Then two weeks ago, a friend of my son and daughter-in-law passed away, aged only thirty-five.  She had gone into hospital for a routine foot operation, but while there, a clot formed – and she died with doctors around her.

Truly, none of us knows what tomorrow will bring – and this is exactly what James, the brother of Jesus, wrote about in his very practical letter to the early believers.  This is what he says:

Now listen, you who say, “Today or tomorrow we will go to this or that city, spend a year there, carry on business and make money.”  Why, you do not even know what will happen tomorrow.  What is your life?  You are a mist that appears for a little while and then vanishes. (James 4:13-14)

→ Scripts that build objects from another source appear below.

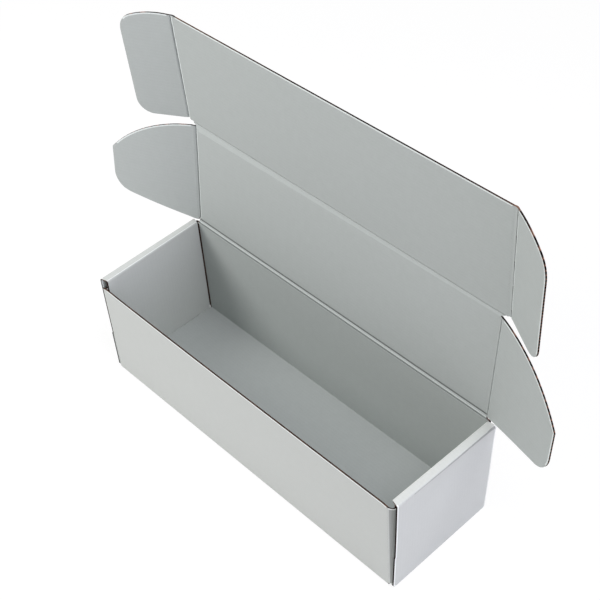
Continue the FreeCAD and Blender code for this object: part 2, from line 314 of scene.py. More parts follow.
def cut_sheet(outline, u_cuts, v_cuts, holes):
    """A flat outline with a rim, divided along lines: points, faces, rim faces, open edges."""
    work = bmesh.new()
    work.faces.new([work.verts.new((u, v, 0)) for u, v in outline])
    work.normal_update()
    rim = bmesh.ops.inset_region(work, faces=work.faces[:], thickness=RIM,
                                 use_even_offset=True, use_boundary=True)
    for face in rim["faces"]:
        face.material_index = 1
    for left, low, right, high in holes:
        u_cuts, v_cuts = [*u_cuts, left, right], [*v_cuts, low, high]
    for axis, cuts in enumerate((u_cuts, v_cuts)):
        for cut in sorted(set(cuts)):
            place = Vector((cut, 0, 0) if axis == 0 else (0, cut, 0))
            normal = Vector((1, 0, 0) if axis == 0 else (0, 1, 0))
            bmesh.ops.bisect_plane(work, geom=[*work.verts, *work.edges, *work.faces],
                                   dist=1e-7, plane_co=place, plane_no=normal)
    inside_hole = []
    for face in work.faces:
        u, v = face.calc_center_median().xy
        if any(left < u < right and low < v < high for left, low, right, high in holes):
            inside_hole.append(face)
    bmesh.ops.delete(work, geom=inside_hole, context="FACES")
    work.verts.index_update()
    flat = np.array([vert.co.xy for vert in work.verts])
    faces = [[vert.index for vert in face.verts] for face in work.faces]
    in_rim = [face.material_index == 1 for face in work.faces]
    open_edges = []
    for face in work.faces:
        for loop in face.loops:
            if len(loop.edge.link_faces) == 1:
                open_edges.append((loop.vert.index, loop.link_loop_next.vert.index))
    work.free()
    return flat, faces, in_rim, open_edges


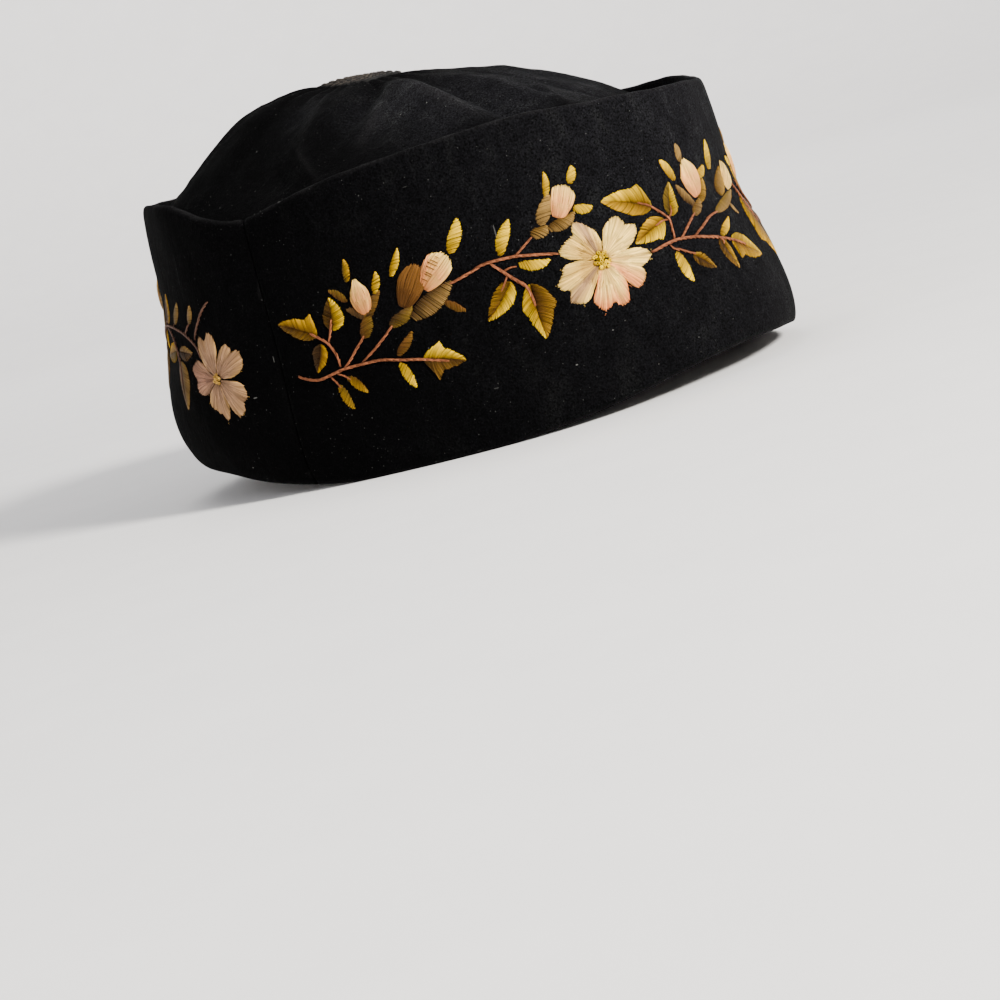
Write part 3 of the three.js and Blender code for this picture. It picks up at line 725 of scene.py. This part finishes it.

Is that how you view your life?  As a vanishing mist – as something that is so insubstantial and fleeting?  This thought could be scary.  It could paralyse us with fear.  Or it could cause us to decide that if life’s as fleeting as that, then we should enjoy it while we can.  We should ‘eat, drink and be merry’ and do it with gusto and with little concern for anyone else except ourselves, because otherwise we might miss out.

And yet this thought could have a different effect on us.  It could spur us on to live life in a much more positive and pro-active way – to do what God wants us to do and to reach out to others in whatever way we have been gifted.  Tomorrow the opportunity might not be there.  Tomorrow the person we could have helped or encouraged in their journey might have completed it.  Tomorrow we ourselves might no longer be in a place where we can offer any more help to anyone.

James actually goes on to say that we do wrong to others and ‘miss the mark’ entirely in our lives if we choose to ignore what God is calling us to do.  He writes:

Anyone, then, who knows the good he ought to do and doesn’t do it, sins. (James 4:17)

Do you know the good you ‘ought to do’?  Are you doing it?  Let’s act while we can – before the mist vanishes.